The gentleman in the image is Voltaire, who for a time graced the court of Frederick II of Prussia, known as Frederick the Great. King Fred loved to talk about the universe and everything at the end of a day’s work. He also used the salons of Berlin to get feedback in the development of public policy.
Fred would only talk in French; he regarded German as barbaric. Here we’ll use English.
The thread will be a stoush-free zone. The Comments Policy says:
The aim [of this site] is to provide a venue for people to contribute and to engage in a civil and respectful manner.
Here are a few bits and pieces that came to my attention last week.
The LHC is being fired up again after two years down time when it was refurbished and enhanced. In their first experiment they hope:
a completely new universe will be revealed – rewriting not only the physics books but the philosophy books too. It is even possible that gravity from our own universe may ‘leak’ into this parallel universe, scientists at the LHC say.
As mentioned at Mark’s Facebook, if they want a parallel universe a plane ticket to Australia might be cheaper.
2. Crazy polls
Either opinion is swinging wildly or the pollsters have lost it.
Two weeks ago there was a significant crossover of Newspoll and Morgan. Now they’ve crossed back again.
Morgan has a 2.5% swing to to ALP, putting them on 56/44 TPP.
Newspoll has a 4% swing the other way to leave Labor barely ahead on 51-49.
Essential has a 2% swing to Labor this week to leave it comfortably ahead on 54-46. Essential’s weekly poll has been reasonably steady over a four-week period.
They call it the tide of the century, but it actually happens every 18 years. Mont Saint-Michel is a tidal island off the coast of Lower Normandy. Acessible by a causeway at low tide, the tide comes in at the speed of a galloping horse. Mont Saint-Michel receives over three million visitors each year.
Adani’s Carmichael mine in the Galilee Basin is planned to mine 60,000 tonnes of coal per year, creating 10,000 direct and indirect jobs. Adrian Burragubba as spokesman for the Wangan and Jagalingou Family Council says that under native title they do not approve of mining in any shape or form and no amount of money will change their mind.

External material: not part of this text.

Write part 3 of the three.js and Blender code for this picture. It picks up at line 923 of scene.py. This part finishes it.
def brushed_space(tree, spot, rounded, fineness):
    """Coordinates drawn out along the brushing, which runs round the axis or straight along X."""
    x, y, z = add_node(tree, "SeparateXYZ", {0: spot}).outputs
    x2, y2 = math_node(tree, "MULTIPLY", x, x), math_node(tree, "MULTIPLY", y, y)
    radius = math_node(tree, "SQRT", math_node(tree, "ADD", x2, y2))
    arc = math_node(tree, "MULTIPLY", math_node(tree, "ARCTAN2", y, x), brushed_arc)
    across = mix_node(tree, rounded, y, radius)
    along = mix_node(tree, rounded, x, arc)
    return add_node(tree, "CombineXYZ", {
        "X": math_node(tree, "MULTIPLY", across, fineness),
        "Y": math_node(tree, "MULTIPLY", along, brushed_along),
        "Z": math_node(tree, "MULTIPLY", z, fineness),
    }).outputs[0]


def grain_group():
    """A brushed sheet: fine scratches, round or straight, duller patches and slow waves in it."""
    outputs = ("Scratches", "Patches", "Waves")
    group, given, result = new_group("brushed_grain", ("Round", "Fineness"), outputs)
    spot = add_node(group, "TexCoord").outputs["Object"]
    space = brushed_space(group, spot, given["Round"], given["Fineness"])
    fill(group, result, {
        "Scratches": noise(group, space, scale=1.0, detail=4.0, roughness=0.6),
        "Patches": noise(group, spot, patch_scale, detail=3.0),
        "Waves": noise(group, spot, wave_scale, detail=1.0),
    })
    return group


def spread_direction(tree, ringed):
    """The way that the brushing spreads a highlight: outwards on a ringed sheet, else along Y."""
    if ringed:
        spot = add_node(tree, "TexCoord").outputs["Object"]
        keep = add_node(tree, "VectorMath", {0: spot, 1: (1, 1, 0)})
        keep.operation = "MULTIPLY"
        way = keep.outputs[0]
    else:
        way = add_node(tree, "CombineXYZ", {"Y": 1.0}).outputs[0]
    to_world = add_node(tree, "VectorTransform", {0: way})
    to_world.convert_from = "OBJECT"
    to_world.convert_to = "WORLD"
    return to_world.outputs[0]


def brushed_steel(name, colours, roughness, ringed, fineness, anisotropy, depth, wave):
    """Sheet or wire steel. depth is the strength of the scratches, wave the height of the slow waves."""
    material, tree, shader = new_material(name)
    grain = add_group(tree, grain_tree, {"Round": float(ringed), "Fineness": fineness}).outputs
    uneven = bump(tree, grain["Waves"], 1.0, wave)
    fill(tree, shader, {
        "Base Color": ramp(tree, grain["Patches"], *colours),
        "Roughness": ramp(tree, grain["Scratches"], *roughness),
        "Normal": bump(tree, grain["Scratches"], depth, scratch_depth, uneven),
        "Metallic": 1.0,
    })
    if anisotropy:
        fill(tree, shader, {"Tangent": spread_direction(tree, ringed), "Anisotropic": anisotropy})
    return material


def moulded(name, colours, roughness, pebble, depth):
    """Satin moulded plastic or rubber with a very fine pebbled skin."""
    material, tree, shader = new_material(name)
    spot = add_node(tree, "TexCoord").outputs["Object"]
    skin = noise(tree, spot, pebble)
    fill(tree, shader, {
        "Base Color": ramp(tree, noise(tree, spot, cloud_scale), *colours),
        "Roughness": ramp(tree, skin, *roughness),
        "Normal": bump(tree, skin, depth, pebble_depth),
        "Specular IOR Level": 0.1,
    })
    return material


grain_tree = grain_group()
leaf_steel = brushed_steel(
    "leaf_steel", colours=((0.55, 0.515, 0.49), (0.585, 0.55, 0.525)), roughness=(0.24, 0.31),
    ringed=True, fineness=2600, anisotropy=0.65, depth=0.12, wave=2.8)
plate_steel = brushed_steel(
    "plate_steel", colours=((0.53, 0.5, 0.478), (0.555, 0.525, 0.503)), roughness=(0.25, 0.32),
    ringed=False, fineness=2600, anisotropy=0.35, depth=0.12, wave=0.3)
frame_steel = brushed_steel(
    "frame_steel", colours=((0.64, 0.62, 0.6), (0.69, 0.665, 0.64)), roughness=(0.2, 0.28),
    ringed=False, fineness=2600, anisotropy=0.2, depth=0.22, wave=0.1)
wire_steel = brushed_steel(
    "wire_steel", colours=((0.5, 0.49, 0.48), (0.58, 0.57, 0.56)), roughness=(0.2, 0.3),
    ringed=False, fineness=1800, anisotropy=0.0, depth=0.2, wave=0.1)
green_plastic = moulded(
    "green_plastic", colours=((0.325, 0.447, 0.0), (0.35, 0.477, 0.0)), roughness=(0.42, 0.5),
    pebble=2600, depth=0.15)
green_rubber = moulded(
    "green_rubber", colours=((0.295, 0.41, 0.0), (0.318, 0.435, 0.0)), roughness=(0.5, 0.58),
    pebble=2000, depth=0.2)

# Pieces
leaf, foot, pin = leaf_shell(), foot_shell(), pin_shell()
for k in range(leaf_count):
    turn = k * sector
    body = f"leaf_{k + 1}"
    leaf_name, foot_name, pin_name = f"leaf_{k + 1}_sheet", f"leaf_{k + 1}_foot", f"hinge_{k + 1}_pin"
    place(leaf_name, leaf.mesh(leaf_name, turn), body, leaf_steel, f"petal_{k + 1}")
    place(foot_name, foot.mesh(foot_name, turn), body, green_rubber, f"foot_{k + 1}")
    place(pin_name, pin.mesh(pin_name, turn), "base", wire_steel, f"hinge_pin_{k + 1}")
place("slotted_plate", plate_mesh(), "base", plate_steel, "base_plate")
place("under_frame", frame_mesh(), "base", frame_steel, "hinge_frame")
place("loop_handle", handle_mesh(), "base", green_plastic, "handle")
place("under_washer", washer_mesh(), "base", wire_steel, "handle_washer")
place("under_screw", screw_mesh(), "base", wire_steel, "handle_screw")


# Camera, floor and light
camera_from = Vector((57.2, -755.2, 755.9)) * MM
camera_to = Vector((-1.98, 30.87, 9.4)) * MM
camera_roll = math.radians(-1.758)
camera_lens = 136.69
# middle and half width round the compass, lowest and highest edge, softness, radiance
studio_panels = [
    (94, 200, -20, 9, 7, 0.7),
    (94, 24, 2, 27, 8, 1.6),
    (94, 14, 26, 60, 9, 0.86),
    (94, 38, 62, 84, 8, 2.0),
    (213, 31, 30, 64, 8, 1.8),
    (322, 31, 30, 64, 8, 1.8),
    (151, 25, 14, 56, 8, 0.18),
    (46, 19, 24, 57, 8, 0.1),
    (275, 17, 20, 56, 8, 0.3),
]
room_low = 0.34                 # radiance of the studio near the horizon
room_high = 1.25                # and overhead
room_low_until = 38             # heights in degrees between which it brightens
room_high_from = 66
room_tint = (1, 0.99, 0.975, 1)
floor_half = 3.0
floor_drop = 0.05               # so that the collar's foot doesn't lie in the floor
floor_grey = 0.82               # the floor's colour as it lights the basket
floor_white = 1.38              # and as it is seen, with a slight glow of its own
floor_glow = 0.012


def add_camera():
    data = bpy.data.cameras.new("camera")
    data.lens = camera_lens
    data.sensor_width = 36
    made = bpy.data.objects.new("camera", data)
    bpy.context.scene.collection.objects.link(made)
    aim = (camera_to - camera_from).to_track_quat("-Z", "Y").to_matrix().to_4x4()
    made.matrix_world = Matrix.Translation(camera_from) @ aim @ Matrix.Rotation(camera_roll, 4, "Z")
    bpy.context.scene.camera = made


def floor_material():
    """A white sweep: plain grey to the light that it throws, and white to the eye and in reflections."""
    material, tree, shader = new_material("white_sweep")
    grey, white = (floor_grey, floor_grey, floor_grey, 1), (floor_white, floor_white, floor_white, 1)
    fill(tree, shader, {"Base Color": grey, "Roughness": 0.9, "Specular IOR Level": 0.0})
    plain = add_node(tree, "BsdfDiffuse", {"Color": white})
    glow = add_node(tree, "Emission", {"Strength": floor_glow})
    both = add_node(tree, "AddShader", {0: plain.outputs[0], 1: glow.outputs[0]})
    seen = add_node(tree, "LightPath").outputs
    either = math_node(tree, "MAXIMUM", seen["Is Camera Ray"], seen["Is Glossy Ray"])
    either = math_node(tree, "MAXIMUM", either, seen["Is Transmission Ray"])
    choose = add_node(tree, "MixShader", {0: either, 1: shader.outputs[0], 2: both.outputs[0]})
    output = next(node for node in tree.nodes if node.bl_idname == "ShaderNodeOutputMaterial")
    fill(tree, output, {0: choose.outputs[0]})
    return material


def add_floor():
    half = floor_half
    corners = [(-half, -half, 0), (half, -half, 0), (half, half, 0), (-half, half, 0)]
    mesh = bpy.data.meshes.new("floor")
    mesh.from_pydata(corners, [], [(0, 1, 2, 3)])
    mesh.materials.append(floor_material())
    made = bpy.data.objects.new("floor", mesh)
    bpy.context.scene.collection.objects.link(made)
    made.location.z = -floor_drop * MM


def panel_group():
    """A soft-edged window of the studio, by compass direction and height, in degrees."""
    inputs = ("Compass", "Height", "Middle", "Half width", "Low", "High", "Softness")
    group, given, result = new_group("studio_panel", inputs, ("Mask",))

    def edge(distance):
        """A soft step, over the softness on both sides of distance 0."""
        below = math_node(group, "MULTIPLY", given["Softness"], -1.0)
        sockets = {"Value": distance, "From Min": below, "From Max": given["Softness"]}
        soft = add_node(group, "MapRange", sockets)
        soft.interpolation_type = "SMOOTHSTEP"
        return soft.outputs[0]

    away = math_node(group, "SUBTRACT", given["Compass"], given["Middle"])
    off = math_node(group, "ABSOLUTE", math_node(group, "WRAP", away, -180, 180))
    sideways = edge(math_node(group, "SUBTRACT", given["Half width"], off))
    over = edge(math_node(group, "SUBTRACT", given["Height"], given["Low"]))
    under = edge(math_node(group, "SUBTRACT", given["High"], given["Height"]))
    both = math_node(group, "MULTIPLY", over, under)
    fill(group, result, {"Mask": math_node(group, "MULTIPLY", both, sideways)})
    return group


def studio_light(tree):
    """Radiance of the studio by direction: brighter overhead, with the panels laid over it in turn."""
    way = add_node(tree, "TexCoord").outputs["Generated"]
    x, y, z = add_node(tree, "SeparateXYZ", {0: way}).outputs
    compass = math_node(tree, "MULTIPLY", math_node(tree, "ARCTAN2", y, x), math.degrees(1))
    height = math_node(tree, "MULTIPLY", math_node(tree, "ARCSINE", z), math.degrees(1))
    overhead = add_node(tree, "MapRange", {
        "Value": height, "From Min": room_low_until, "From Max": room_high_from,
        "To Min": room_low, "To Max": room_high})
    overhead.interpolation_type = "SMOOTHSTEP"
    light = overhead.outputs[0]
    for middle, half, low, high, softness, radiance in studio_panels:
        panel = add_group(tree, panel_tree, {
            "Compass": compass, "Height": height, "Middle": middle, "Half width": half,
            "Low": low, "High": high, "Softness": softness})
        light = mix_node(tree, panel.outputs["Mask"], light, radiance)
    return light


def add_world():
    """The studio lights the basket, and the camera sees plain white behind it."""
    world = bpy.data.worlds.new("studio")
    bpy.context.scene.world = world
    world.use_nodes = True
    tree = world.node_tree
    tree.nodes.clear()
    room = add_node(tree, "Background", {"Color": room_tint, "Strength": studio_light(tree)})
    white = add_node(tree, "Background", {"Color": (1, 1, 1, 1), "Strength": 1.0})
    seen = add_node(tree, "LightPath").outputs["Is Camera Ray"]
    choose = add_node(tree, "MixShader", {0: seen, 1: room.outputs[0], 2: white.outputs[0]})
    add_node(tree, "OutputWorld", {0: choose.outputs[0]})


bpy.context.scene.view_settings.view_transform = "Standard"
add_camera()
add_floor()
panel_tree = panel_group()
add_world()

We’re concerned that it will devastate the land beyond repair.
It will destroy the waterways and our totemic animals and beings that are on that land and our ancestor dreaming stories and those things that are associated with our culture and heritage.
And it will also destroy it beyond repair to the point where we’ll be displaced forever from that land as the original custodians of that land.

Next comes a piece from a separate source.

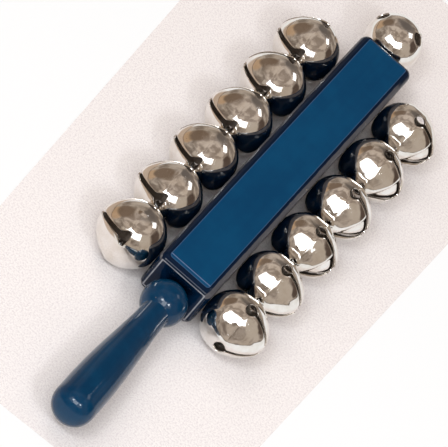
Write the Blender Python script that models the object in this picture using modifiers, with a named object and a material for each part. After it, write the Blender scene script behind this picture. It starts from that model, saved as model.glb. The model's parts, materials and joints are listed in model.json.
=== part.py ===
"""Jingle stick: a painted wooden bar on a turned handle, with slotted round bells nailed
along both sides and one on the tip, and a loose steel pellet inside every bell.

Metres, +Z up. The stick lies as it does on a table, on its side bells. The handle points
to -Y and the tip to +Y. The origin is under the middle of the stick, on the table.
"""

import math

import bmesh
import bpy
from mathutils import Vector

# Bar
BAR_WIDTH = 0.0230
BAR_HEIGHT = 0.0192
BAR_EDGE_RADIUS = 0.0029
FIRST_BELL_SETBACK = 0.0069  # handle end of the bar to the middle of the first bell
LAST_BELL_SETBACK = 0.0189  # middle of the last side bell to the tip end of the bar

# Bells
BELLS_PER_SIDE = 6
SIDE_BELL_DIAMETER = 0.0250
TIP_BELL_DIAMETER = 0.0220
BELL_SPACING_GAP = 0.0008  # air between neighbours in a row
BELL_WALL = 0.0006
SLOT_WIDTH = 0.0019
SLOT_HOLE_WIDTH = 0.0064  # across the keyhole, where the slot starts
SLOT_HOLE_RISE = 0.0030  # from the bell's equator up to where the keyhole becomes the slot
SLOT_HOLE_SHOULDER = 0.0008  # from the equator down to the keyhole's widest place
SLOT_HOLE_CORNER = 0.00075  # cut off each lower corner of the keyhole
PETAL_TIP_HALF_ANGLE = math.radians(13)
PETAL_FLATNESS = 0.10  # 0 is a ball, 1 is a petal that isn't curved across at all
TIP_BELL_ASIDE = -0.0020  # the tip bell's nail, off the middle of the bar's end
TIP_BELL_ABOVE = 0.0036
LEFT_TURNS = [math.radians(turn) for turn in (33, 30, 26, 25, 22, 25)]
RIGHT_TURNS = [math.radians(turn) for turn in (6, 5, 6, 5, 1, 8)]
TIP_TURN = math.radians(35)

# Nails, one through the foot of each bell
NAIL_SHANK_DIAMETER = 0.0018
NAIL_HEAD_DIAMETER = 0.0040
NAIL_HEAD_HEIGHT = 0.0011
NAIL_POINT_LENGTH = 0.0020
NAIL_HEAD_TO_PAD_EDGE = 0.0010  # flat of the bell's foot that shows round the head
WOOD_BESIDE_SOCKET = 0.0006  # left between a nail's hole and the handle's socket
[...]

It seems that the native title claim substantially overlaps with another native title claim lodged by the Bidjara people. If the claim cannot be settled between the groups then the Federal Court will test the matter at trial.
This map gives some idea of the geographic positioning of the vast Galilee Basin, one of the greatest untapped coal reserves in the world.
This map locates it in relation to some well-known towns.
Last year we were told that nine coal mines are proposed. The Alpha proposal and Kevin’s Corner (GVK and Hancock Coal) could each produce 30 million tonnes per annum for export, Palmer’s China First hopes for 40 million tonnes. The Carmichael deposit (Adani) at 10 billion tonnes is the world’s largest coal deposit. I think the plan there is for another 30 million tonne mine.
Greame Readfearn has calculated that the Alpha and Kevin’s corner projects alone will produce 3.7 billion tonnes of CO2-e when burned. He compares that to the UK which emitted 571.6 Mt of CO2-e last year. He also outlines some of the difficulties being encountered, including contestation in the land Court.
Greenpeace calculated that if the Alpha coal project was a country, its annual emissions would be higher than the likes of Austria, Columbia and Qatar.